On observe la même tendance en gestion. En faisant de plus en plus de place au côté technique de la gestion, on cherche par la répétition de solutions ayant déjà donné des résultats antérieurement à résoudre des situations complètement différentes mais dont les symptômes ont l’air d’être semblables. Ce faisant, on fait plus de ce que l’on faisait auparavant alors qu’il faudrait faire différent. Pour agir ainsi, il importerait d’envisager différemment le rapport que l’individu entretient maintenant avec son travail plutôt que de considérer ce rapport comme étant immuable dans le temps. En portant peu d’attention à ce qui bouleverse la relation individu – travail, on néglige les signes avant-coureurs du changement de paradigme dans lequel glissent les individus. C’est ainsi que l’on croira que, comme dans l’exemple précédant, il suffit d’offrir certains avantages financiers pour mobiliser les individus au travail et régler le problème de rétention considéré comme un problème ponctuel.

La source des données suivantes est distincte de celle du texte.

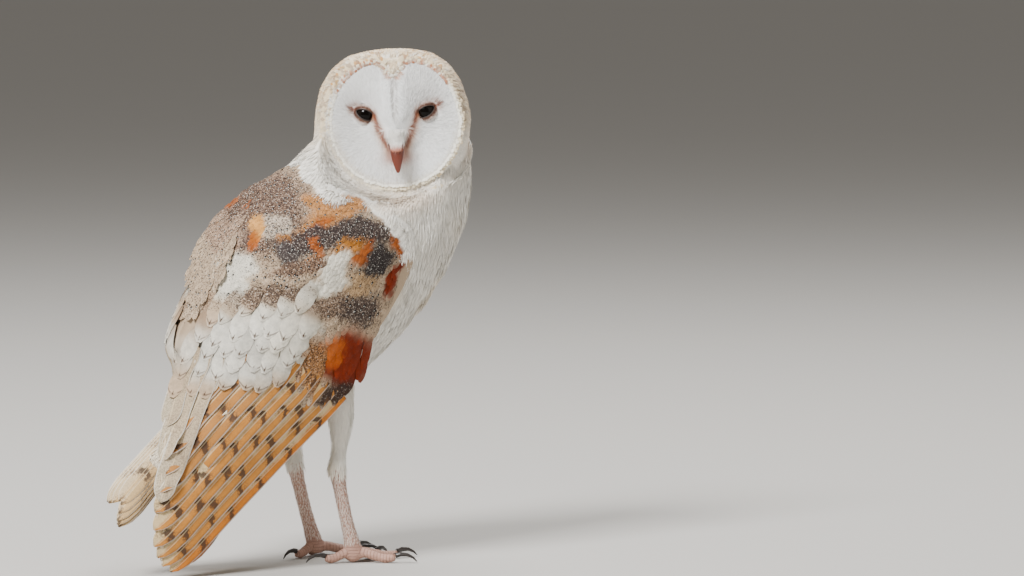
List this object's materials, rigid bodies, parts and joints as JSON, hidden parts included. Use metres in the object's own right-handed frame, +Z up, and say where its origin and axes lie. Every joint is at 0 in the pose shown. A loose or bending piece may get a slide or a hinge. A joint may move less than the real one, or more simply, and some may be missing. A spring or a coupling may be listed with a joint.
{
  "type": "barn owl",
  "caption": "Life-size standing barn owl with folded wings, head turned over its shoulder, heart-shaped face and long bare-toed legs.",
  "frame": {"origin": "centre of the bounding box's footprint, on the floor plane under the soles", "axes": "+Z up; the face looks along -Y; the body's breast points to +X and away from the viewer, turned 38 degrees from +X towards +Y; metres"},
  "size_m": [0.24, 0.1888, 0.3414],
  "materials": {
    "white_feather": "soft white feathers",
    "buff_feather": "cream to golden-buff feathers",
    "grey_feather": "grey feathers with fine spots and orange patches",
    "gold_feather": "golden-buff barred flight feathers",
    "bill": "pinkish horn",
    "eye": "wet glossy black-brown",
    "foot_skin": "scaled pinkish-brown skin",
    "claw": "dark horn"
  },
  "bodies": {
    "root": {"bill_lower": "bill", "bill_upper": "bill", "claw_left_hind": "claw", "claw_left_inner": "claw", "claw_left_middle": "claw", "claw_left_outer": "claw", "claw_right_hind": "claw", "claw_right_inner": "claw", "claw_right_middle": "claw", "claw_right_outer": "claw", "eye_left": "eye", "eye_right": "eye", "face_left": "white_feather", "face_ridge": "white_feather", "face_right": "white_feather", "head": "buff_feather", "neck": "white_feather", "ruff": "buff_feather", "tail": "buff_feather", "tail_coverts": "buff_feather", "tarsus_left": "foot_skin", "tarsus_right": "foot_skin", "thigh_left": "white_feather", "thigh_right": "white_feather", "toe_left_hind": "foot_skin", "toe_left_inner": "foot_skin", "toe_left_middle": "foot_skin", "toe_left_outer": "foot_skin", "toe_right_hind": "foot_skin", "toe_right_inner": "foot_skin", "toe_right_middle": "foot_skin", "toe_right_outer": "foot_skin", "trunk": "white_feather", "wing_left_coverts": "grey_feather", "wing_left_primaries": "gold_feather", "wing_left_secondaries": "buff_feather", "wing_right_coverts": "grey_feather", "wing_right_primaries": "gold_feather", "wing_right_secondaries": "buff_feather"}
  },
  "joints": []
}
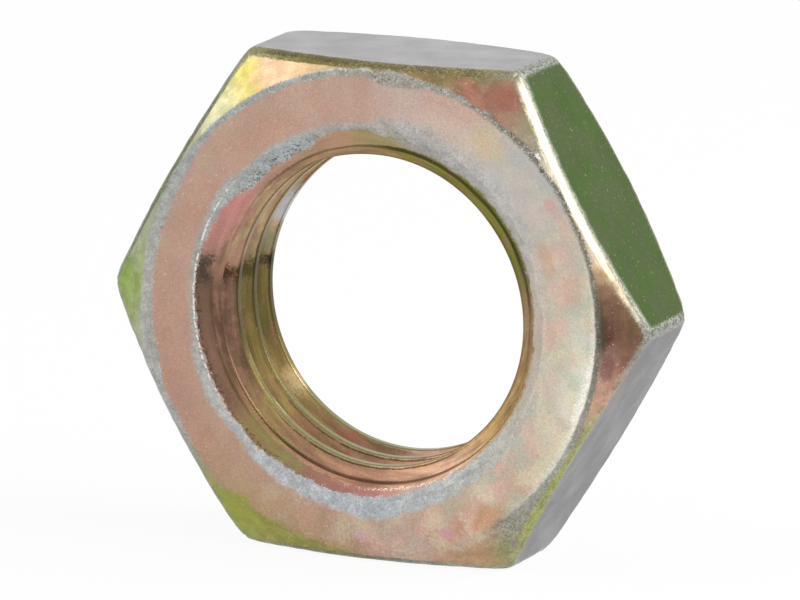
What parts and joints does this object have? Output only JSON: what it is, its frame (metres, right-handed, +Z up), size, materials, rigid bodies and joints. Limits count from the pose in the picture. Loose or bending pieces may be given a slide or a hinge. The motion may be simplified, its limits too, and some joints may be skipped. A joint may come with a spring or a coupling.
{
  "type": "jam nut",
  "caption": "Thin hexagon nut with chamfered corners on both faces and a countersunk threaded through hole, used to lock another nut.",
  "frame": {"origin": "on the thread axis, half way through the nut's thickness", "axes": "+Z up, from the flat it stands on to the flat at the top; +Y along the thread axis, from the front face seen in the picture to the back face; +X towards the corner on the right of the front face"},
  "size_m": [0.0368, 0.01, 0.032],
  "materials": {
    "plated_steel": "yellow passivated zinc plating, satin, with pink, green and grey bloom"
  },
  "bodies": {
    "root": {"jam_nut": "plated_steel"}
  },
  "joints": []
}
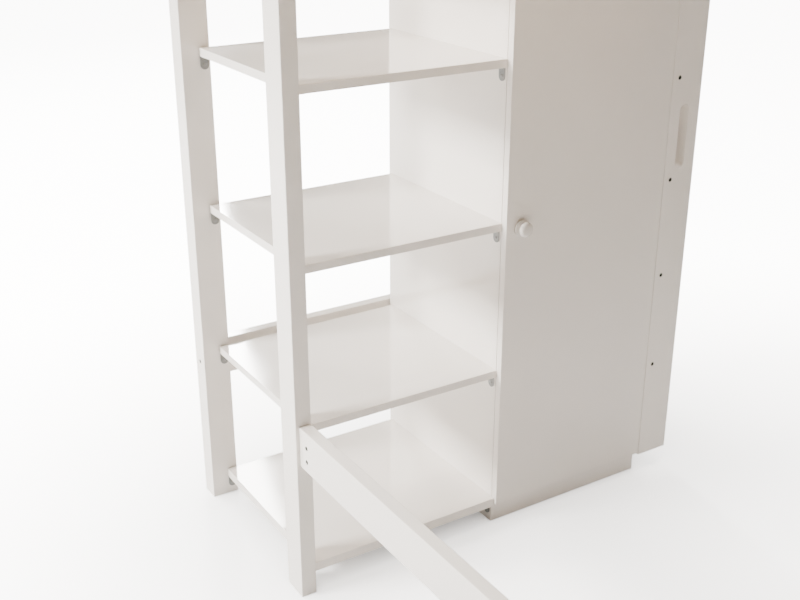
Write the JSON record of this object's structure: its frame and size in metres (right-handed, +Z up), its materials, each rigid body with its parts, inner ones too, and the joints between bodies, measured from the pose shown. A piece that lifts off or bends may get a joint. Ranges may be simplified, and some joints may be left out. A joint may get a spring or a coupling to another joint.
{
  "type": "cabin bed",
  "caption": "High bunk bed frame with slats and guards, open shelves, a hinged-door wardrobe and a fixed vertical ladder below its far end.",
  "frame": {"origin": "on the floor, in the middle of the whole bed's length and width, ladder included", "axes": "+X to the right across the bed, towards the ladder; +Y along the bed, towards the wardrobe and shelves; +Z up"},
  "size_m": [1.074, 2.108, 1.85],
  "materials": {
    "white_lacquer": "smooth warm white satin lacquer on wood board",
    "knob_lacquer": "turned wood, white satin lacquer",
    "back_board": "thin board, white one-sided lacquer",
    "slat_pine": "planed softwood, untreated",
    "dowel_beech": "fluted beech",
    "zinc_steel": "zinc plated",
    "bracket_grey": "satin grey pressed steel",
    "hinge_nickel": "nickel plated pressed steel",
    "rail_chrome": "bright chrome tube",
    "white_plastic": "moulded, matte",
    "clear_buffer": "soft clear dot"
  },
  "bodies": {
    "bed_frame": {"barrel_nuts": "zinc_steel", "bottom_shelf": "white_lacquer", "far_bunk_rail": "white_lacquer", "far_left_post": "white_lacquer", "far_low_rail": "white_lacquer", "far_lower_guard": "white_lacquer", "far_right_post": "white_lacquer", "far_upper_guard": "white_lacquer", "frame_bolts": "zinc_steel", "furniture_screws": "zinc_steel", "hanging_rail": "rail_chrome", "hanging_rail_sockets": "white_plastic", "hinge_arms": "hinge_nickel", "inner_shelf_pins": "zinc_steel", "ladder_front_board": "white_lacquer", "ladder_rear_board": "white_lacquer", "ladder_tread_1": "white_lacquer", "ladder_tread_2": "white_lacquer", "ladder_tread_3": "white_lacquer", "ladder_tread_4": "white_lacquer", "ladder_tread_5": "white_lacquer", "left_bunk_rail": "white_lacquer", "left_low_rail": "white_lacquer", "left_lower_guard": "white_lacquer", "left_slat_ledge": "slat_pine", "left_upper_guard": "white_lacquer", "lower_shelf": "white_lacquer", "middle_shelf": "white_lacquer", "near_bunk_rail": "white_lacquer", "near_left_post": "white_lacquer", "near_low_rail": "white_lacquer", "near_lower_guard": "white_lacquer", "near_right_post": "white_lacquer", "near_upper_guard": "white_lacquer", "right_bunk_rail": "white_lacquer", "right_lower_guard": "white_lacquer", "right_slat_ledge": "slat_pine", "right_upper_guard": "white_lacquer", "shelf_brackets": "bracket_grey", "shelf_post": "white_lacquer", "slats": "slat_pine", "upper_shelf": "white_lacquer", "wardrobe_back": "back_board", "wardrobe_base": "white_lacquer", "wardrobe_inner_shelf": "white_lacquer", "wardrobe_left_side": "white_lacquer", "wardrobe_plinth": "white_lacquer", "wardrobe_right_side": "white_lacquer", "wardrobe_top": "white_lacquer", "wood_dowels": "dowel_beech", "wood_screws": "zinc_steel"},
    "door": {"door": "white_lacquer", "door_knob": "knob_lacquer", "knob_screw": "zinc_steel", "door_buffers": "clear_buffer", "hinge_cups": "hinge_nickel", "hinge_pins": "hinge_nickel", "hinge_cup_screws": "zinc_steel"},
    "hinge_links": {"hinge_links": "hinge_nickel"}
  },
  "joints": [
    {"name": "door_swing", "type": "hinge", "parent": "bed_frame", "child": "door", "pos_m": [0.4425, 0.531, 0.723], "axis": [0, 0, 1], "range_deg": [0, 95]},
    {"name": "link_turn", "type": "hinge", "parent": "door", "child": "hinge_links", "pos_m": [0.4225, 0.543, 0.723], "axis": [0, 0, 1], "range_deg": [-95, 0]}
  ],
  "couplings": [
    {"joint": "link_turn", "follows": "door_swing", "ratio": -1}
  ]
}
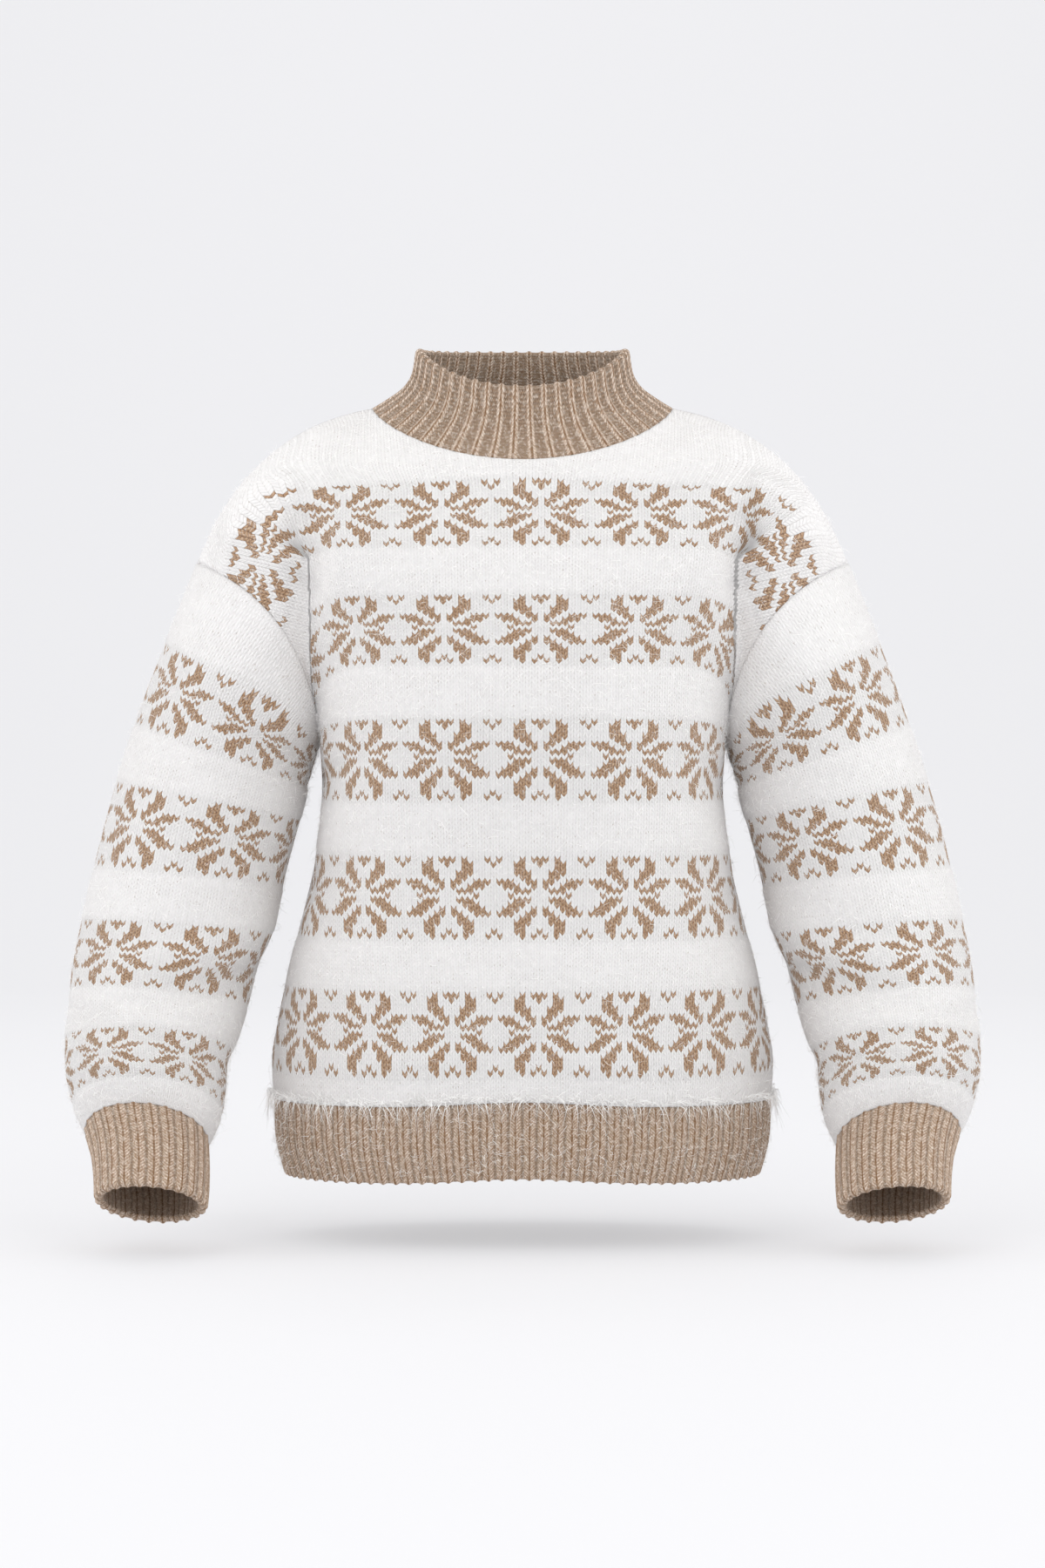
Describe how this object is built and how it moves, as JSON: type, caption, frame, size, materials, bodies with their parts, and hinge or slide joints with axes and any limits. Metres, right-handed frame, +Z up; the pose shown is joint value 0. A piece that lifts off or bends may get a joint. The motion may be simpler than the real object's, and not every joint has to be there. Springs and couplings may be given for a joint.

Une instrumentalisation des moyens.

Pour la médecine, cette instrumentalisation passe par l’usage de médicaments, de processus et ou de protocoles, destinés à assurer une certaine standardisation de la solution au problème. Si l’on peut reconnaître le bien fondé de cette approche pour assurer une certaine rigueur dans l’utilisation des moyens retenues, on doit quand même reconnaître la limite de cette instrumentalisation qui génère des effets pervers dont le moindre n’est pas la déresponsabilisation des personnes à l’égard de leur propre santé.

De même, en management, le fameux quatuor « planifier – diriger - organiser – contrôler » a permis d’assurer des solutions éprouvées à des problèmes connus. Mais là aussi, des effets pervers sont apparus et qui ont provoqué une tendance à la reconfiguration des problèmes pour les faire correspondre aux solutions disponibles. Ce faisant, le management a négligé sa faculté d’anticipation dans un univers turbulent lui préférant le processus sécurisant de la planification, sans toutefois inclure l’incertitude actuelle. Il n’est donc guère surprenant que certaines décisions nous paraissent maintenant « étranges ». Que l’on songe au recours intensif au virage ambulatoire au moment où une population vieillissante a besoin de plus de temps pour se remettre d’actes chirurgicaux et dispose de moins de ressources pour ce faire. Ou encore au fait que l’attribution des classes les plus difficiles revienne, par le jeu de conventions collectives non adaptées au bouleversement actuel, aux enseignants les moins expérimentés les poussant rapidement vers un retrait de la profession.

Conclusion

S’il est une chose que le management doit mettre en œuvre pour être en mesure d’affronter avec succès cette période d’incertitude c’est justement de s’éloigner le plus possible de « l’approche médicale » pour se réconcilier avec le côté « art » de la gestion. Pour ce faire, il lui faut porter une attention particulière aux personnes davantage qu’aux problèmes qui se présentent, ne pas concevoir les difficultés qui émergent du quotidien comme ayant une existence propre indépendante des individus et, surtout, s’affranchir du carcan que peut représenter l’application de recettes éprouvées à des situations nouvelles. Une part importante de l’adaptation, voire de la survie, des organisations publiques dépend de cette ouverture des managers à de nouveaux paradigmes.